May 17th, 2009 3:56pm Report this comment

To sum up this interesting argument: everything the banks did was within the rules. Gordon would agree. Where have we heard this before?

Jim

May 17th, 2009 4:38pm Report this comment

I think you also have to look at motivation. As we've seen with the expenses scandal, many of the actors in this drama are crooks. The central banks knew perfectly well they were stoking up an asset price bubble, as they could and did make fortunes from it. There attitude was 'to hell with the consequences'. The bill is now coming due and we are about to find out what the consequences will be.

Short the UK

May 17th, 2009 4:44pm Report this comment

As the whole British elite were caught up in the property bubble how are we going to purge our system so that so much capital is not wasted again on such an unproductive asset?

The Renegade Economist on YouTube has some ideas. He seems to be the only guy talking about a Land Tax. He is worth a check.

As a country we must start saving and investing in the productive part of the economy.

Problem is, the whole elite has been warped by the illusion of property wealth, they cannot change the system. The voters won't stand for it unless they are properly informed. How can they be informed when the elite are blind?

The march to becoming an Undeveloping Nation will be unstoppable unless we fundamentally re-engineer our economy to productive wealth creation based on savings.

Jim

May 17th, 2009 4:48pm Report this comment

Gresham's Law is proved correct for the umpteenth time. Bad money, if permitted, will drive out good.

AndyLeeds

May 17th, 2009 5:03pm Report this comment

Things would have been vastly different had the Bank of England still been in charge of bank regulation. Yet another of Gordon's many crimes.

porkbelly

May 17th, 2009 5:17pm Report this comment

Another unintended consequence of regulation is that it creates a false level of confidence in investors' minds - even if they don't fully understand what they are getting into they think that somewhere a crew of Government Experts have analyzed the market and stamped their seal of approval on it. And with a strict regime of regulation comes an implicit guarantee that if it all goes south the powers that be will be there to bail them out. Markets would be a lot more cautious without this sort of unwarranted confidence.

Simon Cawkwell

May 17th, 2009 5:45pm Report this comment

Surely, it cannot merely be claimed that poor regulation in practice was to blame for this disaster. It should also be remembered that Brown quite deliberately removed understanding and independent assessment of aggregate credit in the UK so that he could fiddle his way to his political advantage and our ruin. This was a deliberate refusal by Brown to regulate when power and an obligation to do so had been conferred upon him by the electorate.

Tom Willis

May 17th, 2009 5:56pm Report this comment

Sounds well argued to me. Which possible government in the UK would improve regulations, and which would just increase the regulatory burden?

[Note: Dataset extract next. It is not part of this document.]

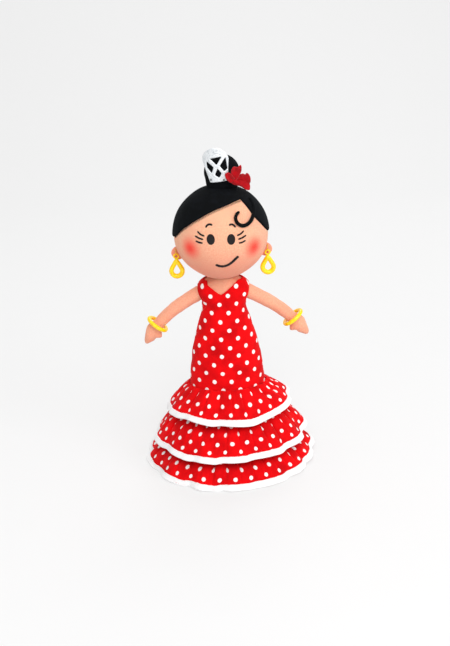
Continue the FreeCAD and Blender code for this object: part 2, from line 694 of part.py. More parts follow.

I would be much happier if I could believe that the Conservatives would improve regulation, because sure as eggs (New|Old) Labour will just increase it. And how would a significant LibDem presence affect this? Would UK hands be tied by the EU and/or USA in any case?

Whatever the rights of the case, I expect we will see greatly increased regulation and an effective straightjacket for the banking system for the next 30 years or so: the politics of the possible will allow no other outcome.

David Bouvier

May 18th, 2009 5:07pm Report this comment

The two points are linked - the low interest rate policy meant that bank margins were low and they could only maintain profitability by increasing leverage.

The Basel made the fatal error of linking the risk assessment to ratings agency ratings - which meant that ratings became just a tick box requirement.